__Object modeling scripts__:
## BEGIN

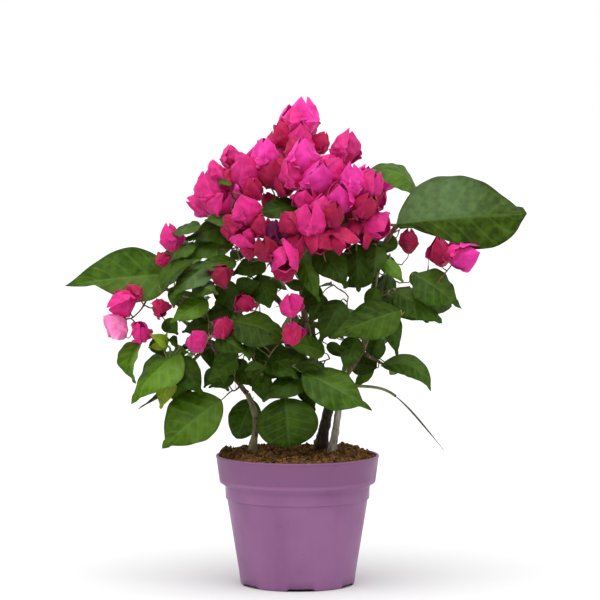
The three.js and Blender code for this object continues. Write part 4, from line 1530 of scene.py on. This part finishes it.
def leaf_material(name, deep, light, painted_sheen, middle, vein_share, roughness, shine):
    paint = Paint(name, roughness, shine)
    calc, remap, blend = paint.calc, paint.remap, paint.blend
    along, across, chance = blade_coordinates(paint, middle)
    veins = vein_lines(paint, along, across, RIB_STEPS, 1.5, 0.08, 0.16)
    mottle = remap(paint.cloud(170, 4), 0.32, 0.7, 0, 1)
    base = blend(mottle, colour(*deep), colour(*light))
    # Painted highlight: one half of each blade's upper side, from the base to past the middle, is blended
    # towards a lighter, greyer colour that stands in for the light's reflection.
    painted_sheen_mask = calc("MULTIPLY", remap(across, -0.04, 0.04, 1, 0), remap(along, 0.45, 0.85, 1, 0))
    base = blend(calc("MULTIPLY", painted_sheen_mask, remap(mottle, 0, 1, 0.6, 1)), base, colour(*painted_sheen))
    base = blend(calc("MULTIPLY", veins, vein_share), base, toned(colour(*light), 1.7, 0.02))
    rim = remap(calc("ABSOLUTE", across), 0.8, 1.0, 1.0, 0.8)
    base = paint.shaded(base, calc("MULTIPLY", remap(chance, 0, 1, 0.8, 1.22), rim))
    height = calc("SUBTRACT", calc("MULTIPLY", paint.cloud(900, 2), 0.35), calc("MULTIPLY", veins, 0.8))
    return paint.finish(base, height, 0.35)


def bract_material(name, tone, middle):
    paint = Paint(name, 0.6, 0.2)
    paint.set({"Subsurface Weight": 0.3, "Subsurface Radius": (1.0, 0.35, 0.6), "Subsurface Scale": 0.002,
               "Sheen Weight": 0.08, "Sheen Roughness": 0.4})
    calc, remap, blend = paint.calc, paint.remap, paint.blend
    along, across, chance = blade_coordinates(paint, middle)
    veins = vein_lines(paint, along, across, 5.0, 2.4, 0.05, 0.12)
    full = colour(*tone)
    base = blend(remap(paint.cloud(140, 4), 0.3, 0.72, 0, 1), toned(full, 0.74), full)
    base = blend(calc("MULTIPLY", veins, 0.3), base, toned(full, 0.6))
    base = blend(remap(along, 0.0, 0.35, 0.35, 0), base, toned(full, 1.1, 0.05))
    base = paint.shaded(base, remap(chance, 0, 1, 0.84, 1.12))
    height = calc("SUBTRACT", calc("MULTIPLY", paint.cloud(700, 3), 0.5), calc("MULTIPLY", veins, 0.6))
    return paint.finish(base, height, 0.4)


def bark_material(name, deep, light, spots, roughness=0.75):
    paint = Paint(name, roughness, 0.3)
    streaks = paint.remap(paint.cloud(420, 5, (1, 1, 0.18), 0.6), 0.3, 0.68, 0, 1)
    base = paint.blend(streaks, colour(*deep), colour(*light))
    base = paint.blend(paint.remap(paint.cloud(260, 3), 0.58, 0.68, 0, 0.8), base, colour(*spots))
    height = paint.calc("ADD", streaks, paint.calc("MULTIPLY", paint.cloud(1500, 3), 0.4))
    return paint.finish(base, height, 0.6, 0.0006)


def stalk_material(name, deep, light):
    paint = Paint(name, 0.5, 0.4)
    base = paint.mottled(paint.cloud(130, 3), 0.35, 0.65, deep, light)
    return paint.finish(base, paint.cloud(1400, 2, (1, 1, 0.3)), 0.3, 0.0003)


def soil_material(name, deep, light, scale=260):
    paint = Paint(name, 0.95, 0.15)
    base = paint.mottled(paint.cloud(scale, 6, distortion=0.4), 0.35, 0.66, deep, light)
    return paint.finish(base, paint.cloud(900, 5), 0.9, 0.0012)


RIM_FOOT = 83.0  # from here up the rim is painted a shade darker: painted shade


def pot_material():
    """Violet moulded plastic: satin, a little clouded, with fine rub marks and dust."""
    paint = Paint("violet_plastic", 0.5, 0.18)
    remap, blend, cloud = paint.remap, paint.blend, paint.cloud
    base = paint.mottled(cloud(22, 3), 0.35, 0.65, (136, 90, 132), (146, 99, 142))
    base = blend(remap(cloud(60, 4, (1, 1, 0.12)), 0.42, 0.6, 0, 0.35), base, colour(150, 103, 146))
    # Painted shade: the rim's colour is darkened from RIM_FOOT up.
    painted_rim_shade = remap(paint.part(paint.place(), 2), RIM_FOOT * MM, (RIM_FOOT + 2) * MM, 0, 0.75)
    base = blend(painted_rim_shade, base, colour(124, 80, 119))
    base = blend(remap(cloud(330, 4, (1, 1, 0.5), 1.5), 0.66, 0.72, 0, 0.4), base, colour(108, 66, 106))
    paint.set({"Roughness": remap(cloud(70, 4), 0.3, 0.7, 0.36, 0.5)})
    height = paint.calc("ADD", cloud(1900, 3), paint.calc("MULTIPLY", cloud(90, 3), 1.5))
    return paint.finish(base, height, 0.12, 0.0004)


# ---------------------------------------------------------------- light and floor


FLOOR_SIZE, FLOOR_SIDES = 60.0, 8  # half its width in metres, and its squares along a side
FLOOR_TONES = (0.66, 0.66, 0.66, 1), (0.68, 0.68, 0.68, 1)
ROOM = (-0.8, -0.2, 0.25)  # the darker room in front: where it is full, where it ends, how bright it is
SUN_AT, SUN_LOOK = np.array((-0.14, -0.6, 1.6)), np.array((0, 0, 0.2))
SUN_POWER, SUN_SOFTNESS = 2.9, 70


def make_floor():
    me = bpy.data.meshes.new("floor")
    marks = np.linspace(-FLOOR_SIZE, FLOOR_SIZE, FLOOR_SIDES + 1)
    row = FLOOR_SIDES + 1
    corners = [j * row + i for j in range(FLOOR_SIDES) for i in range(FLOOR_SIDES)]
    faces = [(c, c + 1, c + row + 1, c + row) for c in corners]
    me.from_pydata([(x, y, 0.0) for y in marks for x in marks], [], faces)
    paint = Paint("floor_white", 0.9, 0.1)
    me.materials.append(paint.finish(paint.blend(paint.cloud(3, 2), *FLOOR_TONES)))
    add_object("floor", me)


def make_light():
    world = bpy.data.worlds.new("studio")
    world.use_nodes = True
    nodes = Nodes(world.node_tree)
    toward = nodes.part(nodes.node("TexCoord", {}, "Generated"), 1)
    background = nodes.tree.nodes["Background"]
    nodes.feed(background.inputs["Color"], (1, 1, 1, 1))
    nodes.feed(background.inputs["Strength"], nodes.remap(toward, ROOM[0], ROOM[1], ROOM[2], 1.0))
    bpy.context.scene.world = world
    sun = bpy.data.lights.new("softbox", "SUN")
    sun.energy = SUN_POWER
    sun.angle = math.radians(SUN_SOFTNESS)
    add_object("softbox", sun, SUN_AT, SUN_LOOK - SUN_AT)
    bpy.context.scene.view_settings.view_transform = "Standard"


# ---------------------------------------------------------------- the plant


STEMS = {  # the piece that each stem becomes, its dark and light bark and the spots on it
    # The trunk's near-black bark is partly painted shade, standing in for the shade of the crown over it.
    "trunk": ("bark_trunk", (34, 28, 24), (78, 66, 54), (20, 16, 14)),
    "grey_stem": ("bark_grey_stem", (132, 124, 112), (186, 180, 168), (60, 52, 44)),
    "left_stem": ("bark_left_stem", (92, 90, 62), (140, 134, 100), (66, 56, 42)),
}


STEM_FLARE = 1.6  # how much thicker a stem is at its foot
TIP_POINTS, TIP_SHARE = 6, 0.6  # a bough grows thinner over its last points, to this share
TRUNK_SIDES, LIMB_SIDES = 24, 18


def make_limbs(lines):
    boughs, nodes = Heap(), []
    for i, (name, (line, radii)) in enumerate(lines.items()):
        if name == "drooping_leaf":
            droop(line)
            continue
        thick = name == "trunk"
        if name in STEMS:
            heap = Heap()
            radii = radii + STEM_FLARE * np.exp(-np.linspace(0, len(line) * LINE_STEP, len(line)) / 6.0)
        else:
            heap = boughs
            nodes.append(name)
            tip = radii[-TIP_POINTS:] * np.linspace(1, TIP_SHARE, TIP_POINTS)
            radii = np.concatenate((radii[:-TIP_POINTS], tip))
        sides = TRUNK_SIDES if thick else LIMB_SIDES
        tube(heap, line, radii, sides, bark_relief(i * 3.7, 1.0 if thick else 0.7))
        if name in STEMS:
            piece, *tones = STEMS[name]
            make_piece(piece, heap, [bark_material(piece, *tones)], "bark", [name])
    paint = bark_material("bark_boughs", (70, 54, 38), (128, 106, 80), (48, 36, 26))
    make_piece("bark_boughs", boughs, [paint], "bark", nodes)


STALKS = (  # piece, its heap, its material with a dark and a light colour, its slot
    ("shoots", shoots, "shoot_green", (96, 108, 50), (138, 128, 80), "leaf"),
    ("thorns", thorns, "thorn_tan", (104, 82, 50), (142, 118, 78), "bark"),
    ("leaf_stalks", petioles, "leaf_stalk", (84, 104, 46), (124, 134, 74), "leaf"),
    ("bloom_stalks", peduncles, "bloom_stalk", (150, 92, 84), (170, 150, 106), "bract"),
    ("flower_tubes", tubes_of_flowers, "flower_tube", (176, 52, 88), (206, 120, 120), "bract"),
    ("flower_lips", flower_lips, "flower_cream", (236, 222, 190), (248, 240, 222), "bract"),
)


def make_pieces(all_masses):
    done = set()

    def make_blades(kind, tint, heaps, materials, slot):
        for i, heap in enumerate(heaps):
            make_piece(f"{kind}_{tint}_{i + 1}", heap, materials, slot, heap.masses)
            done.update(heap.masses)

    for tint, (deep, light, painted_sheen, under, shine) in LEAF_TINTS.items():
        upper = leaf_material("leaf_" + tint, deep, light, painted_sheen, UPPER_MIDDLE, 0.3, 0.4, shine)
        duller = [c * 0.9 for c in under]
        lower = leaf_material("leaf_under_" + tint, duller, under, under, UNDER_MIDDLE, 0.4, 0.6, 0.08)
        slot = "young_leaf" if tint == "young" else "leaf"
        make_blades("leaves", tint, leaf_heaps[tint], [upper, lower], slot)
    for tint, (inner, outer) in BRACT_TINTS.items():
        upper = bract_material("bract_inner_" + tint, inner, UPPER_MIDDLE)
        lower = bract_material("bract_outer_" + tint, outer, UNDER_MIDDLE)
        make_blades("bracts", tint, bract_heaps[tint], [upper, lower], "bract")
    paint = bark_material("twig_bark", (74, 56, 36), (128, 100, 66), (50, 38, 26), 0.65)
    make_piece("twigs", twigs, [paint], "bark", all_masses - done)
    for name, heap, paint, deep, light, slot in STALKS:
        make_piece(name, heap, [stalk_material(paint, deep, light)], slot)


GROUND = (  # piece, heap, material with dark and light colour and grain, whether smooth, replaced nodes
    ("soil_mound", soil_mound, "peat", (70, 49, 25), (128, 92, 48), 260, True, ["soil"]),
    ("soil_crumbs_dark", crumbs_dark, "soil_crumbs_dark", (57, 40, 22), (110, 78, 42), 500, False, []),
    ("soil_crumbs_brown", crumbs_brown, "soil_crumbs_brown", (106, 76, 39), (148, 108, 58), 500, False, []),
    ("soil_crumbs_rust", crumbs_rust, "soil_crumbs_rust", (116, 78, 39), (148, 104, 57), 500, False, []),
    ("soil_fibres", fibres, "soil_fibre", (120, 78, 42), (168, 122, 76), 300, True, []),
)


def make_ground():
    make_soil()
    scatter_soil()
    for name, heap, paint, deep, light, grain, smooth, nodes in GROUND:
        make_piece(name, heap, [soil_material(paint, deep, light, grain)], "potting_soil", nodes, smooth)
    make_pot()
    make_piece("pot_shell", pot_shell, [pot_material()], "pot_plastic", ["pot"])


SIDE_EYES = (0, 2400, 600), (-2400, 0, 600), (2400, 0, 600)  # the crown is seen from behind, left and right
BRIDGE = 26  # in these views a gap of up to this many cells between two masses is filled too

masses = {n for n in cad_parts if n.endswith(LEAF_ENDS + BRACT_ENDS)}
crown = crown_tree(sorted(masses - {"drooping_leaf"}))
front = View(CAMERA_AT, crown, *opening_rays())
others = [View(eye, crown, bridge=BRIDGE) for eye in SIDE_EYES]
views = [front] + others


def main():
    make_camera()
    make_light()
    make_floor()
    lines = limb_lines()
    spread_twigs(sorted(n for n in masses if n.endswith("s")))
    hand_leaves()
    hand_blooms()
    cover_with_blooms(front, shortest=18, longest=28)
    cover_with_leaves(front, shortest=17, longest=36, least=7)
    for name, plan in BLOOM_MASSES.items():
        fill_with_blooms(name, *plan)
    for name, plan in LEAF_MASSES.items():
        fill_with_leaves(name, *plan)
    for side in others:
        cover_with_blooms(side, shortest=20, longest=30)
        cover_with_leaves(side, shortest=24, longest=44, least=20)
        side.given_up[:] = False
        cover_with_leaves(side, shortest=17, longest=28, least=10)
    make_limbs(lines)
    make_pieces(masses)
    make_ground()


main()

## END
## BEGIN

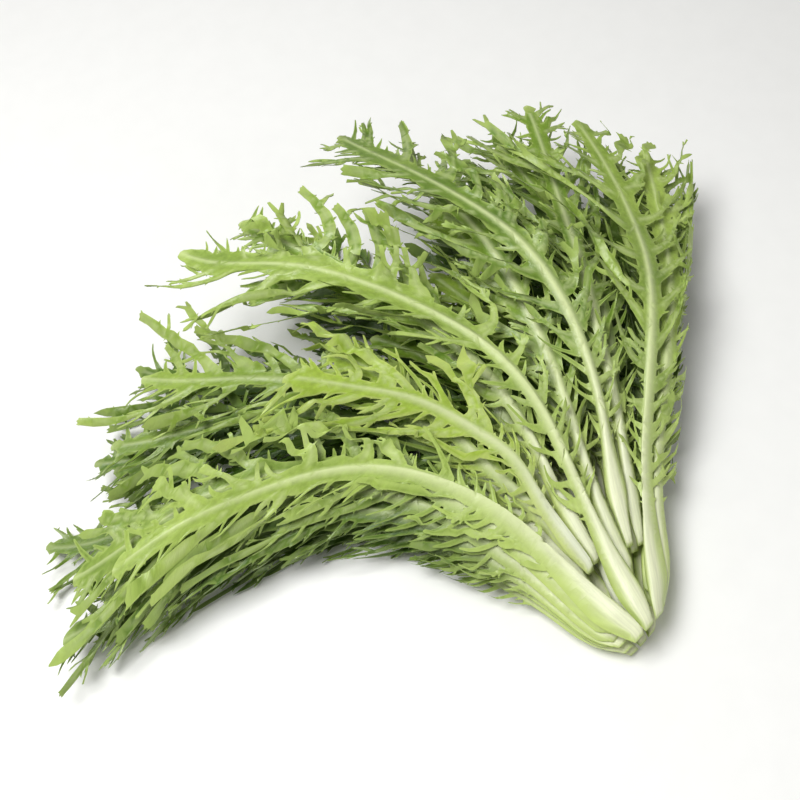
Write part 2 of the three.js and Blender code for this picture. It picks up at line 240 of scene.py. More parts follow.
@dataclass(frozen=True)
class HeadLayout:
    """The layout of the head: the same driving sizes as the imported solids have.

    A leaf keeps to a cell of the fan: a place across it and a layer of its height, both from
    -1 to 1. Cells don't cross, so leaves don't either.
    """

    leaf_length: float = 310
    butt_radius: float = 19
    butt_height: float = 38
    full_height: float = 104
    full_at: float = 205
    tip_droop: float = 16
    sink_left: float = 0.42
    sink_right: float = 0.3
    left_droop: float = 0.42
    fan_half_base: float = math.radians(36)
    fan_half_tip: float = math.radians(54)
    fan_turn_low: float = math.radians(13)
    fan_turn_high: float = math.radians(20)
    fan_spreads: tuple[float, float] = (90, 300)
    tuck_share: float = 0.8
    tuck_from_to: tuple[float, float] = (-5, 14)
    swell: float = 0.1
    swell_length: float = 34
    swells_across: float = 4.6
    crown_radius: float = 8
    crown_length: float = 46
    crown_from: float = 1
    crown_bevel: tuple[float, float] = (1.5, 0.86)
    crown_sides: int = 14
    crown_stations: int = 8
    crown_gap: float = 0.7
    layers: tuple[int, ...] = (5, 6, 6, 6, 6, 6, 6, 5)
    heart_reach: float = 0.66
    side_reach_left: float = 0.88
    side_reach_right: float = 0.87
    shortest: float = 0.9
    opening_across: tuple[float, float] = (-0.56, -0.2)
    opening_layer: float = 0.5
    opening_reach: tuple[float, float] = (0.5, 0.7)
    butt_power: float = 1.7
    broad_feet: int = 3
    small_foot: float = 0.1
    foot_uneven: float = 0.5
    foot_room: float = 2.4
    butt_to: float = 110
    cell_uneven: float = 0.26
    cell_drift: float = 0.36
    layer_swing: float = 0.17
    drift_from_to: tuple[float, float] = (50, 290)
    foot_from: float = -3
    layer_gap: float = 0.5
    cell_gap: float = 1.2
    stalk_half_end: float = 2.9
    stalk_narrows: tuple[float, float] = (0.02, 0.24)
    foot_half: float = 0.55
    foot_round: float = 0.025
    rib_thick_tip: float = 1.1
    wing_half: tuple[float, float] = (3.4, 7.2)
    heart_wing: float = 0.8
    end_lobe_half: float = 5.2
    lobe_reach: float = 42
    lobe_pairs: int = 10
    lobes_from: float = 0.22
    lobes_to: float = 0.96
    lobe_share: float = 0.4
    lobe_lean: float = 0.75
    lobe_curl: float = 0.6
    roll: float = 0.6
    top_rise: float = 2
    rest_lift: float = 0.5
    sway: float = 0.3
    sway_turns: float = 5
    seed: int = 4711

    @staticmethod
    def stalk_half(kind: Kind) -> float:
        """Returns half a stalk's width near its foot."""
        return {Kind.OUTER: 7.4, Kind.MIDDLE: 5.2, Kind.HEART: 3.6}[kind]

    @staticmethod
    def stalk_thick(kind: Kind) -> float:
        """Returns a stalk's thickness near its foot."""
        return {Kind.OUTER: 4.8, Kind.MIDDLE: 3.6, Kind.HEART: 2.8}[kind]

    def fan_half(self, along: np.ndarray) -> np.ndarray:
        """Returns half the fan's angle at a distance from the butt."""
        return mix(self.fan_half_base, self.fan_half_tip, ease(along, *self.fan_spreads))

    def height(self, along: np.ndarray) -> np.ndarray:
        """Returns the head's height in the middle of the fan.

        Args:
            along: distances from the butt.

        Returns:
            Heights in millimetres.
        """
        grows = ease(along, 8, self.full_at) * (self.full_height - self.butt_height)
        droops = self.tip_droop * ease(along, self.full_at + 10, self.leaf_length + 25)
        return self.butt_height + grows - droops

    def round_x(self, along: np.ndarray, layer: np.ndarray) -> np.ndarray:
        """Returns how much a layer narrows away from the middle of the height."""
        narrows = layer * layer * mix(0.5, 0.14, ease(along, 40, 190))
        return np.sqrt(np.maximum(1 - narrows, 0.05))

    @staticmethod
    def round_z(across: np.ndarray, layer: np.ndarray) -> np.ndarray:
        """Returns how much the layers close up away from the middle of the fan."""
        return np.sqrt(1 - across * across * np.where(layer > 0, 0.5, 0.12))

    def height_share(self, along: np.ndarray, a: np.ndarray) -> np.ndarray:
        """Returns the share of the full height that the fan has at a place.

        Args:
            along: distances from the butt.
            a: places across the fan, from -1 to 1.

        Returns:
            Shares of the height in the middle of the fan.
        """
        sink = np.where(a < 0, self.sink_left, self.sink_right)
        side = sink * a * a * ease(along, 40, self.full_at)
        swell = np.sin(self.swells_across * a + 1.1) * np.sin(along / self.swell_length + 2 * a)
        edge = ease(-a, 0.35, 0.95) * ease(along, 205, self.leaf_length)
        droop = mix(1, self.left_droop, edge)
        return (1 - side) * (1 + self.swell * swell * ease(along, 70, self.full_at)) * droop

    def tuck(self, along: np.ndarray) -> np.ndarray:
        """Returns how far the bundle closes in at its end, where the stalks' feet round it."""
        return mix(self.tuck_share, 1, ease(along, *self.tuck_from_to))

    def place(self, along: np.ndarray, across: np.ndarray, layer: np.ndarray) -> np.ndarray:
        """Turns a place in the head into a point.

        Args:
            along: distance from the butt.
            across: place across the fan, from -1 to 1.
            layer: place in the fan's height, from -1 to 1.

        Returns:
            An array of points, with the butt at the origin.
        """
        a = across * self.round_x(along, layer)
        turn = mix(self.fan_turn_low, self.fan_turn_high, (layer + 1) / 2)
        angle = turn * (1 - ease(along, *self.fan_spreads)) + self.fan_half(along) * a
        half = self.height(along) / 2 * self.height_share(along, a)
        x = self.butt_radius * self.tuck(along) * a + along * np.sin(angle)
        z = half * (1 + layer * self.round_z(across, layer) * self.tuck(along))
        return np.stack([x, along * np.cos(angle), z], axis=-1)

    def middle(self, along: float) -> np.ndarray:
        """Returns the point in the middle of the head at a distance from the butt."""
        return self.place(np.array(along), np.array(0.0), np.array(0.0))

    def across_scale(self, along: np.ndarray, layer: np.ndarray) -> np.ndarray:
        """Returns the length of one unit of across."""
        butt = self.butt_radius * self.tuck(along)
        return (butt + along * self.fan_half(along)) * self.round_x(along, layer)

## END

__Exercise details__:
Extract the lines of the preceding material that run from the line with "The three.js and Blender code for this object" through the line with "return paint.finish(base, height, 0.35)", inclusive, reproducing them exactly and adding nothing.

__Answer to this problem__:
The three.js and Blender code for this object continues. Write part 4, from line 1530 of scene.py on. This part finishes it.
def leaf_material(name, deep, light, painted_sheen, middle, vein_share, roughness, shine):
    paint = Paint(name, roughness, shine)
    calc, remap, blend = paint.calc, paint.remap, paint.blend
    along, across, chance = blade_coordinates(paint, middle)
    veins = vein_lines(paint, along, across, RIB_STEPS, 1.5, 0.08, 0.16)
    mottle = remap(paint.cloud(170, 4), 0.32, 0.7, 0, 1)
    base = blend(mottle, colour(*deep), colour(*light))
    # Painted highlight: one half of each blade's upper side, from the base to past the middle, is blended
    # towards a lighter, greyer colour that stands in for the light's reflection.
    painted_sheen_mask = calc("MULTIPLY", remap(across, -0.04, 0.04, 1, 0), remap(along, 0.45, 0.85, 1, 0))
    base = blend(calc("MULTIPLY", painted_sheen_mask, remap(mottle, 0, 1, 0.6, 1)), base, colour(*painted_sheen))
    base = blend(calc("MULTIPLY", veins, vein_share), base, toned(colour(*light), 1.7, 0.02))
    rim = remap(calc("ABSOLUTE", across), 0.8, 1.0, 1.0, 0.8)
    base = paint.shaded(base, calc("MULTIPLY", remap(chance, 0, 1, 0.8, 1.22), rim))
    height = calc("SUBTRACT", calc("MULTIPLY", paint.cloud(900, 2), 0.35), calc("MULTIPLY", veins, 0.8))
    return paint.finish(base, height, 0.35)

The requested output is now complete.